3.1.9 Discovery and development of drugs         

Students should:

  • Know that traditionally drugs were extracted from plants and microorganisms, including:
  • The heart drug digitalis originates from foxgloves.
  • The painkiller aspirin originates from willow.
  • Penicillin was discovered by Alexander Fleming from the Penicillium mould.
  • Know that most new drugs are synthesised by chemists in the pharmaceutical industry, but that the starting point may still be a chemical extracted from a plant.
  • Know that new medical drugs have to be tested and trialled before being used to check that they are safe and effective.
  • Know that new drugs are extensively tested for toxicity, efficacy and dose.
  • Know that preclinical testing is done in a laboratory using cells, tissues and live animals. Then clinical trials use healthy volunteers and patients.
  • Know that very low doses of the drug are given at the start of the clinical trial and then if the drug is found to be safe, further clinical trials are carried out to find the optimum dose for the drug.
  • Know that in double blind trials, some patients are given a placebo, which does not contain the drug and that patients are allocated randomly to groups so that neither the doctors nor the patients know who has received a placebo and who has received the drug until the trial is complete.
  • Understand that the results of testing and trials are published only after scrutiny by peer review which helps to prevent false claims.

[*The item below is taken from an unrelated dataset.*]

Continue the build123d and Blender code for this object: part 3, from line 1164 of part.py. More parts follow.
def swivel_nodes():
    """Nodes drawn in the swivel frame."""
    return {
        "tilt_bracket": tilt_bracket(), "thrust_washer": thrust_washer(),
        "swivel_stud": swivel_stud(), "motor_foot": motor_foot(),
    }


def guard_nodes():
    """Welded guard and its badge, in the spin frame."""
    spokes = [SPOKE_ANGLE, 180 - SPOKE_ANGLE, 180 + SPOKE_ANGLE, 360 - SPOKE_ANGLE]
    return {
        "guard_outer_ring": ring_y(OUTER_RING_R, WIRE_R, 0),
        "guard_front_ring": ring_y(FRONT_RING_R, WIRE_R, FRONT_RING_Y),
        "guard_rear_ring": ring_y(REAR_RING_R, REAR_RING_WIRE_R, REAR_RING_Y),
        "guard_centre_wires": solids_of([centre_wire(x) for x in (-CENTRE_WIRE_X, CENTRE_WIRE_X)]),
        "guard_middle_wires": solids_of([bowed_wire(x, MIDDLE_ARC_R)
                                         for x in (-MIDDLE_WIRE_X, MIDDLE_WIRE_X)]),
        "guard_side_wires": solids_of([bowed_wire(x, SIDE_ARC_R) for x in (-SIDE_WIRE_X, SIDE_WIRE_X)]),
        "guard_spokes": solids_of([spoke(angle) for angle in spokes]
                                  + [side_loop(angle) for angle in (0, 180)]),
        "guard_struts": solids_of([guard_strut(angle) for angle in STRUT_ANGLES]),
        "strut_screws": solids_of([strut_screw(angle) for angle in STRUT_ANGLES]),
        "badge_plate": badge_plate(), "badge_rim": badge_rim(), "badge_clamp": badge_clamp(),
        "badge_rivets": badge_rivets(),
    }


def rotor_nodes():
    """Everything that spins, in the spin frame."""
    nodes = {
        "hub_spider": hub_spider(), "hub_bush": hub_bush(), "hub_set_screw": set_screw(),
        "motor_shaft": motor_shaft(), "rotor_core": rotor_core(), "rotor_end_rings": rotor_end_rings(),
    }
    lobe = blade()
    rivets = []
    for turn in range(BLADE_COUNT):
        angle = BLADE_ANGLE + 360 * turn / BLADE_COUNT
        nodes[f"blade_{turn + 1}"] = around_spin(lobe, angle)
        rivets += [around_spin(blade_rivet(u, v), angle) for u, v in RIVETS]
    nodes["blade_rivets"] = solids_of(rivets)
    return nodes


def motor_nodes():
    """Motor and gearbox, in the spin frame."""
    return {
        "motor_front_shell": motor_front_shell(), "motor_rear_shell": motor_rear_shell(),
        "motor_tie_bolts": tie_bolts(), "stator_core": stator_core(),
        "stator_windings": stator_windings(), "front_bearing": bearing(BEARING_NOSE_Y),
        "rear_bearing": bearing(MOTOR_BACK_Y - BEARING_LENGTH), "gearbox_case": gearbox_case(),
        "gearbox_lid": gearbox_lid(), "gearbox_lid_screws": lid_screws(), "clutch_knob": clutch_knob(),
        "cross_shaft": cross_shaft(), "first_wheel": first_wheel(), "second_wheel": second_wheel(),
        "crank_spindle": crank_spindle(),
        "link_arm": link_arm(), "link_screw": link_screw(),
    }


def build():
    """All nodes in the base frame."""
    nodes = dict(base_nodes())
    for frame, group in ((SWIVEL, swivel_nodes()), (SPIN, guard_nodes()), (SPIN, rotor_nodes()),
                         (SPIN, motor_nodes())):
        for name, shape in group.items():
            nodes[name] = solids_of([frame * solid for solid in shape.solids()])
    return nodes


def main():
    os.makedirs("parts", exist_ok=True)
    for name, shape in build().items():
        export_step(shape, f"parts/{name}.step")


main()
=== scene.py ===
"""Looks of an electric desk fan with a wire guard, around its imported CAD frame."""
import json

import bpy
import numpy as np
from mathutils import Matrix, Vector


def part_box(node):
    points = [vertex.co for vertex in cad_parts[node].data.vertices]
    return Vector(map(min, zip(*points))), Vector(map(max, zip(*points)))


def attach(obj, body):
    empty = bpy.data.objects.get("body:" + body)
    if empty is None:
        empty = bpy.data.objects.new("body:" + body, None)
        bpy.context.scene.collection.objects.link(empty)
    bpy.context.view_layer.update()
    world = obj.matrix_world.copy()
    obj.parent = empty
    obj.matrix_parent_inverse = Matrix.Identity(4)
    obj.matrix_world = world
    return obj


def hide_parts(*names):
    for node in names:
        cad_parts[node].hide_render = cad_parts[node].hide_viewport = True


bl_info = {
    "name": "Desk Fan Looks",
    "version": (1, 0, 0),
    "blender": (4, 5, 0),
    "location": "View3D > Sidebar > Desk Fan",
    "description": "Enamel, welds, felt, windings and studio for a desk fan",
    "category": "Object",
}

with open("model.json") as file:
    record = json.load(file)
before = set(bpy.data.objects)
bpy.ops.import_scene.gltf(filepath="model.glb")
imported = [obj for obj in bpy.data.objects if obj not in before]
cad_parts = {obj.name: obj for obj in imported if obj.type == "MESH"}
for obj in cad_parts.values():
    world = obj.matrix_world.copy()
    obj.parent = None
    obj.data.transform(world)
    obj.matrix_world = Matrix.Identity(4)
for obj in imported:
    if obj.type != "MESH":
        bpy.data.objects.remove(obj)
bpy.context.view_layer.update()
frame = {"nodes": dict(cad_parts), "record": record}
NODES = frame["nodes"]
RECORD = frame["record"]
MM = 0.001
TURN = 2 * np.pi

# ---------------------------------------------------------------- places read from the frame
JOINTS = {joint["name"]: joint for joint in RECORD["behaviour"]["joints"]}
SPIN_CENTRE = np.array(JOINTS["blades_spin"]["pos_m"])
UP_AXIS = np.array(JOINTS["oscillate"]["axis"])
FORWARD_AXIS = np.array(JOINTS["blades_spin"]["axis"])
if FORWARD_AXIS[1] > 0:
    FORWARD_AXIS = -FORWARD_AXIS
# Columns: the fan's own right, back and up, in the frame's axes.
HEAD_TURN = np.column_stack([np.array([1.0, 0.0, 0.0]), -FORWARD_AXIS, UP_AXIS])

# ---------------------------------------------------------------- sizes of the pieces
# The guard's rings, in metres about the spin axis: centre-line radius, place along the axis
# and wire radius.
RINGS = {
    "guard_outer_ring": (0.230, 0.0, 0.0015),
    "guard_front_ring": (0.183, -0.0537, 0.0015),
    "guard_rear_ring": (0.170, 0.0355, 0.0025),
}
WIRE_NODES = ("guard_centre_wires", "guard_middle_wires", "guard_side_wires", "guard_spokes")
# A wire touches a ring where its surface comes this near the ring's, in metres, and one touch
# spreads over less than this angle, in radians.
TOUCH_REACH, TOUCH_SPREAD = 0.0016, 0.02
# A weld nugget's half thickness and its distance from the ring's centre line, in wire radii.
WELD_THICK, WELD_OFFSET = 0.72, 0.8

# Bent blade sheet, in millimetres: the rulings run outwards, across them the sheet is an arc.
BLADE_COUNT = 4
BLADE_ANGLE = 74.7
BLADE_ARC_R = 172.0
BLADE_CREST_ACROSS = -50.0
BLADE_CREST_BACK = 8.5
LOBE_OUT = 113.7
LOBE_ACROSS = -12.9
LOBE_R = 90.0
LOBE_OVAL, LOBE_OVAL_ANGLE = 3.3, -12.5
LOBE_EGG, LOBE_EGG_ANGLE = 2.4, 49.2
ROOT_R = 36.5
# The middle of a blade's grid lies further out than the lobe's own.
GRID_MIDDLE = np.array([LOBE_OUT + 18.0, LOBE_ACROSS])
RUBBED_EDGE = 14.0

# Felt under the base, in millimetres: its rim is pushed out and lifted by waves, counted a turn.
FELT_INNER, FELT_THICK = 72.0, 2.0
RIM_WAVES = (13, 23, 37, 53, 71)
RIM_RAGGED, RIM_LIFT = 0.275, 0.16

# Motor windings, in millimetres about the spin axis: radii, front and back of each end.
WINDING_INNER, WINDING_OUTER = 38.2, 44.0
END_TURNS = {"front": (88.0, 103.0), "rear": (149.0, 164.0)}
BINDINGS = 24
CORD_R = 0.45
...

3.2.1 Producing monoclonal antibodies. Higher Tier only.

Students should:

  • Know that monoclonal antibodies are produced from a single clone of cells.
  • Know that the monoclonal antibodies are specific to one binding site on one protein antigen and so are able to target a specific chemical or specific cells in the body.
  • Know that monoclonal antibodies are produced by stimulating mouse lymphocytes to make a particular antibody. The lymphocytes are combined with a particular kind of tumour cell to make a cell called a hybridoma cell. The hybridoma cell can both divide and make the antibody. Single hybridoma cells are cloned to produce many identical cells that all produce the same antibody. A large amount of the antibody can be collected and purified.

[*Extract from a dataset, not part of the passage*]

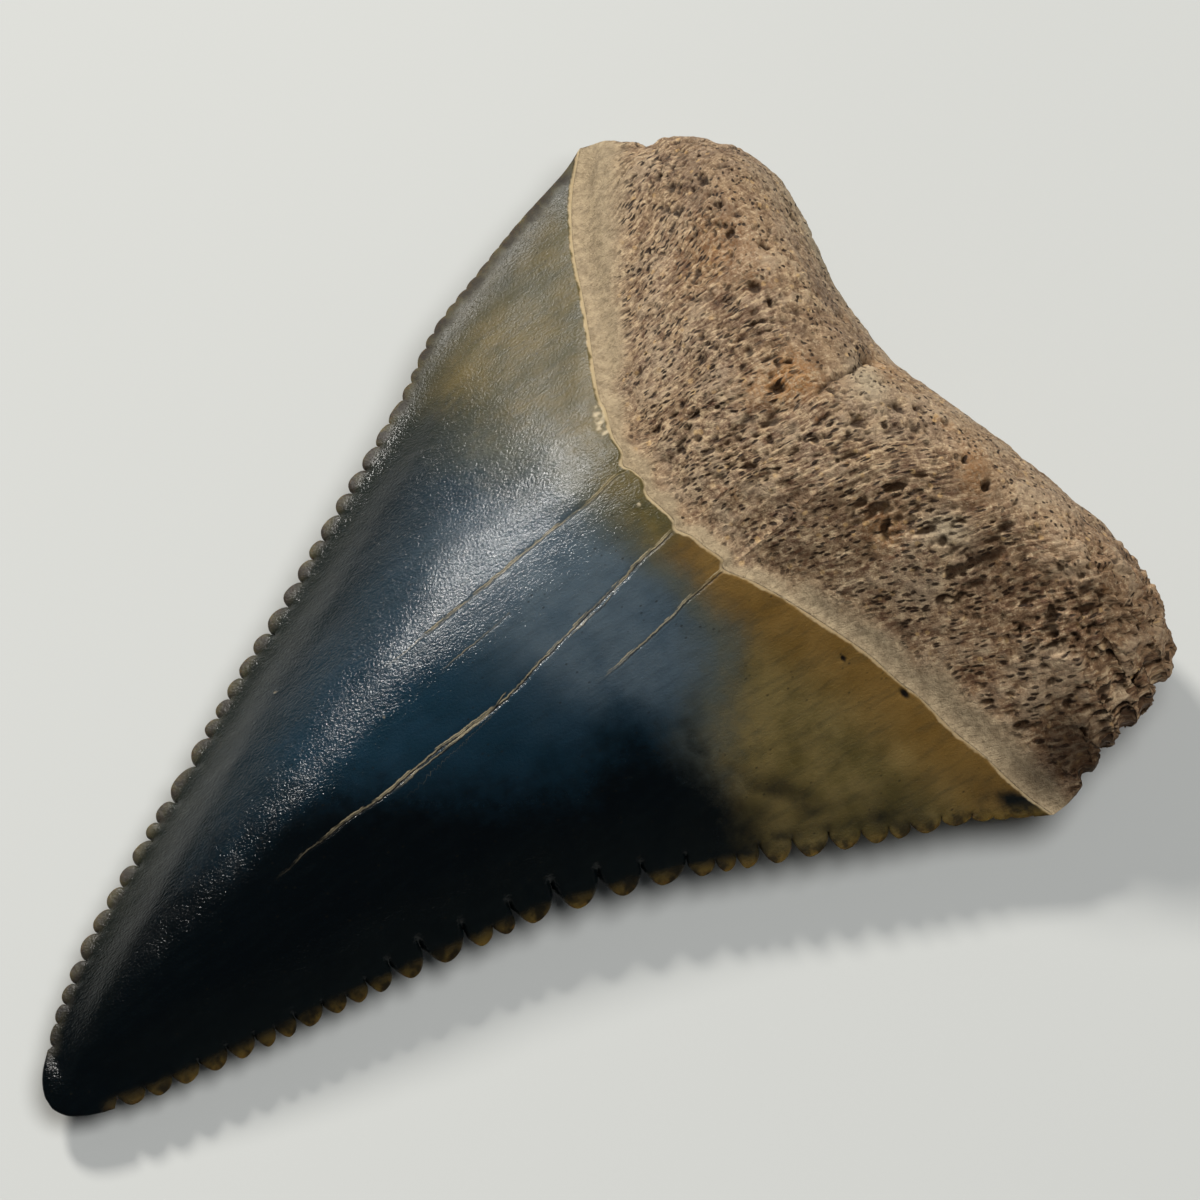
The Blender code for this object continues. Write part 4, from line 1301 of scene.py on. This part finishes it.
# ---------------------------------------------------------------- floor, light and camera
def floor_material():
    s = Shader("floor")
    where = s.add("ShaderNodeTexCoord").outputs["Object"]
    tone = s.range(s.noise(where, 6.0, 3.0), 0.3, 0.7)
    colour = s.mix(tone, srgb(176, 177, 174), srgb(181, 182, 179))
    return s.finish({"Base Color": colour, "Roughness": 0.6, "Specular IOR Level": 0.2})


def make_floor():
    mesh = bpy.data.meshes.new("floor")
    r = 6.0
    mesh.from_pydata([(-r, -r, 0), (r, -r, 0), (r, r, 0), (-r, r, 0)], [], [(0, 1, 2, 3)])
    mesh.materials.append(floor_material())
    plane = bpy.data.objects.new("floor", mesh)
    plane.location.z = -0.00002
    bpy.context.scene.collection.objects.link(plane)


def pointing(place, target):
    return (Vector(target) - Vector(place)).to_track_quat("-Z", "Y").to_matrix().to_4x4()


def make_light(name, direction, reach, size, power, colour, target=(0, 0, 0.004)):
    data = bpy.data.lights.new(name, "AREA")
    data.shape, data.size = "DISK", size
    data.energy, data.color = power, colour
    lamp = bpy.data.objects.new(name, data)
    place = Vector(target) + Vector(direction).normalized() * reach
    lamp.matrix_world = Matrix.Translation(place) @ pointing(place, target)
    lamp.visible_glossy = name == "key"
    bpy.context.scene.collection.objects.link(lamp)


def make_camera():
    azimuth, elevation, reach = math.radians(57.5), math.radians(65), 0.25
    target = Vector((0.000468, 0.004669, 0.003))
    back = Vector(
        (
            math.sin(azimuth) * math.cos(elevation),
            -math.cos(azimuth) * math.cos(elevation),
            math.sin(elevation),
        )
    )
    right = Vector((math.cos(azimuth), math.sin(azimuth), 0))
    up = back.cross(right)
    data = bpy.data.cameras.new("camera")
    data.lens, data.sensor_width, data.sensor_fit = 200, 36, "HORIZONTAL"
    data.clip_start, data.clip_end = 0.01, 50
    camera = bpy.data.objects.new("camera", data)
    turn = Matrix((right, up, back)).transposed().to_4x4()
    camera.matrix_world = Matrix.Translation(target + back * reach) @ turn
    bpy.context.scene.collection.objects.link(camera)
    bpy.context.scene.camera = camera


make_floor()
make_light("key", (-0.83, 0.05, 0.56), 0.5, 0.094, 2.85, (1.0, 0.97, 0.92))
make_light("fill", (0.2, 0.24, 1.0), 0.6, 0.45, 3.5, (0.98, 0.99, 1.0))
bpy.context.scene.view_settings.view_transform = "Standard"
make_camera()
world = bpy.data.worlds.new("studio")
bpy.context.scene.world = world
world.use_nodes = True
world.node_tree.nodes["Background"].inputs["Color"].default_value = srgb(214, 218, 222)
world.node_tree.nodes["Background"].inputs["Strength"].default_value = 0.12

3.2.2 Using monoclonal antibodies: details on applications of monoclonal antibodies for: diagnosis; identification of molecules; and treatment of diseases. Higher Tier only.

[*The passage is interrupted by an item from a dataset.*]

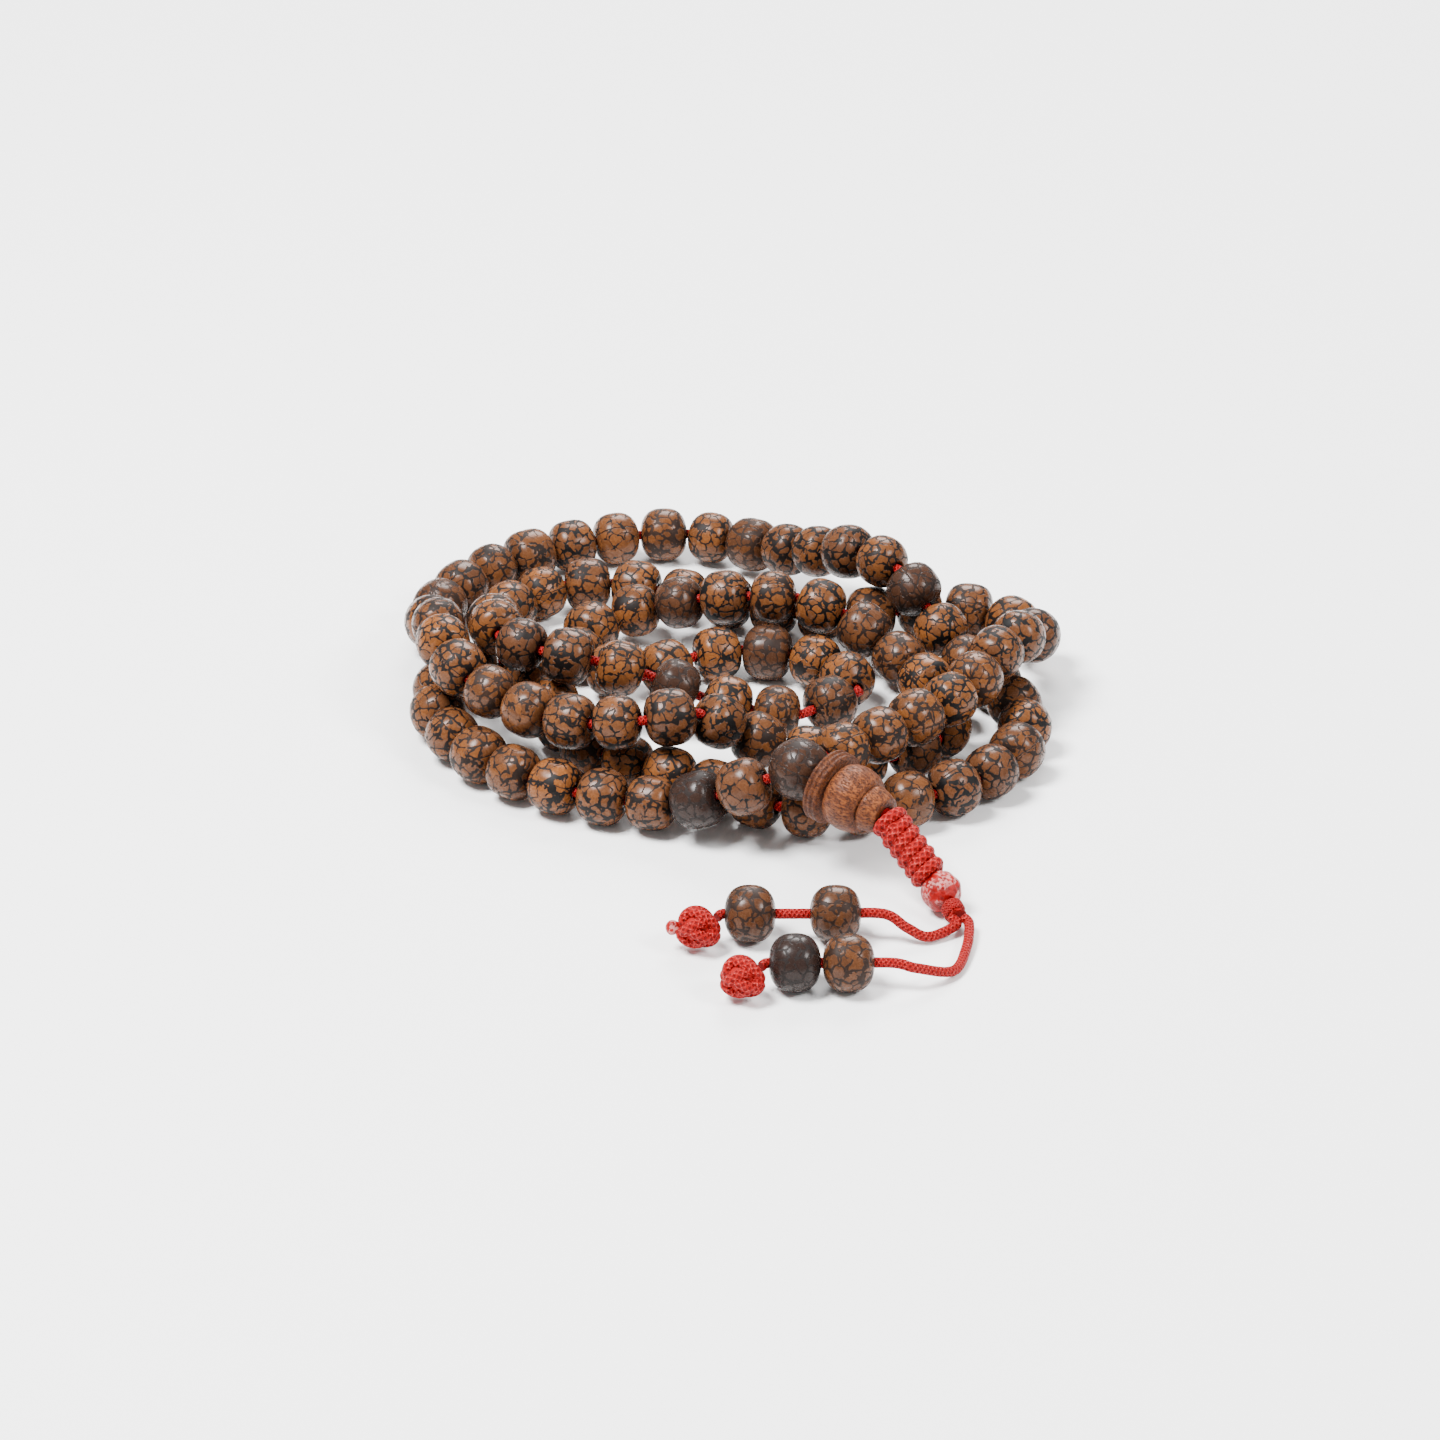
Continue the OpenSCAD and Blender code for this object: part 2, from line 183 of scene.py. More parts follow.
# The string's two ends start this far from the guru bead's middle
STRING_IN = 1.2 * MM
# A hair short of a ball, so that the barrel's outline still holds
GURU_L = GURU_D * 0.999
# Balls that stand for the tower where seeds fill out beside it, as shares of its length
TOWER_BALLS = (0.1, 0.5, 0.9)
# Grooves round the flange, as shares of its length
GROOVE_HEIGHTS = (0.33, 0.70)
SINNET_ROUNDS = 6
SINNET_INSET = 0.35 * MM
SINNET_LEAN = 0.6 * MM
SINNET_CORE_R = SINNET_D * 0.33
WRAP_R = 0.42 * MM
WRAP_TURNS = 3
WRAP_IN = 0.45 * MM
COLLAR_CORE_R = COLLAR_D * 0.36
KNOT_R = END_KNOT_D / 2
KNOT_ROPE_R = 0.8 * MM
TIP_R = 1.15 * MM

LENS_MM = 138.0
SENSOR_MM = 36.0
FLOOR_W = 6.0
WORLD_LIGHT = 0.5
# Soft lights: name, place, power in watts and width
LIGHTS = (
    ("key", (-0.35, -0.15, 0.75), 24.0, 0.30),
    ("fill", (0.60, -0.35, 0.65), 9.0, 0.26),
    ("rim", (0.10, 0.70, 0.60), 12.0, 0.45),
)


# ---------------------------------------------------------------- the strand's rule


def curve(points, t):
    """Catmull-Rom place on a list of points."""
    n = len(points) - 1
    c = min(max(t, 0), n - 0.000001)
    i = math.floor(c)
    f = c - i
    b, d = points[i], points[i + 1]
    a = points[i - 1] if i > 0 else 2 * b - d
    e = points[i + 2] if i + 2 <= n else 2 * d - b
    square = 2 * a - 5 * b + 4 * d - e
    cube = 3 * b - a - 3 * d + e
    return 0.5 * (2 * b + (d - a) * f + square * f * f + cube * f * f * f)


def strand(t):
    """Place on the strand's route, never below where a bead rests on the floor."""
    v = curve(STRAND_POINTS, t)
    v.z = max(v.z, FLOOR_Z)
    return v


def size_of(i):
    """How large bead i is beside the usual size."""
    return 1 + BEAD_VARY * math.sin(math.radians(i * VARY_TURN))


def free_space(i, p0, p1, p2):
    """Space between bead i, from p1 to p2, and the one before it, from p0 to p1."""
    c = (p2 - p0) / 2
    d = c.length
    k0, k1 = size_of(i - 1), size_of(i)
    s0 = (p1 - p0).cross(c).length / (p1 - p0).length / d
    s1 = (p2 - p1).cross(c).length / (p2 - p1).length / d
    return d - BEAD_L / 2 * (k0 + k1) - (BEAD_D - BEAD_L) / 2 * (k0 * s0 + k1 * s1) - BEAD_GAP


def reach(p, t, d):
    """First place along the route at least d away from p."""
    while t < LAST and (strand(t) - p).length < d:
        t += FINE
    return min(t, LAST)


def bead_mouths():
    """The points between beads, where one bore ends and the next begins."""
    start = reach(GURU_AT, 0, GURU_D / 2 + GURU_GAP)
    ts = [start, reach(strand(start), start, BEAD_L * size_of(0) + BEAD_GAP)]
    for i in range(1, BEAD_COUNT):
        p0, p1 = strand(ts[-2]), strand(ts[-1])
        t = reach(p1, ts[-1], BEAD_L * size_of(i) + BEAD_GAP)
        while t < LAST and free_space(i, p0, p1, strand(t)) < 0:
            t += FINE
        t = min(t, LAST)
        spare = SLACK if i in SLACK_BEADS else 0
        ts.append(reach(p1, t, (strand(t) - p1).length + spare))
    return [strand(t) for t in ts]


MOUTHS = bead_mouths()


# ---------------------------------------------------------------- shader maths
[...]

NB: Students are not expected to recall any specific tests or treatments but given appropriate information they should be able to explain how they work.

Students should:

  • Know that monoclonal antibodies are used for diagnosis. Eg in pregnancy tests a monoclonal antibody binds to the hormone HCG found in the urine during early pregnancy.
  • Know that monoclonal antibodies are used in laboratories to measure the levels of hormones and other chemicals in blood, or to detect pathogens.
  • Know that monoclonal antibodies are used in research to locate or identify specific molecules in a cell or tissue by binding to them with a fluorescent dye.
  • Know that monoclonal antibodies are used to treat some diseases: for cancer the monoclonal antibody can be bound to a radioactive substance, a toxic drug or a chemical which stops cells growing and dividing. It delivers the substance to the cancer cells without harming other cells in the body.
  • Know that monoclonal antibodies create more side effects than expected and as a result they are not yet as widely used as everyone hoped when they were first developed.
  • Be able to evaluate the advantages and disadvantages of monoclonal antibodies.
  • Appreciate the power of monoclonal antibodies and consider any ethical issues.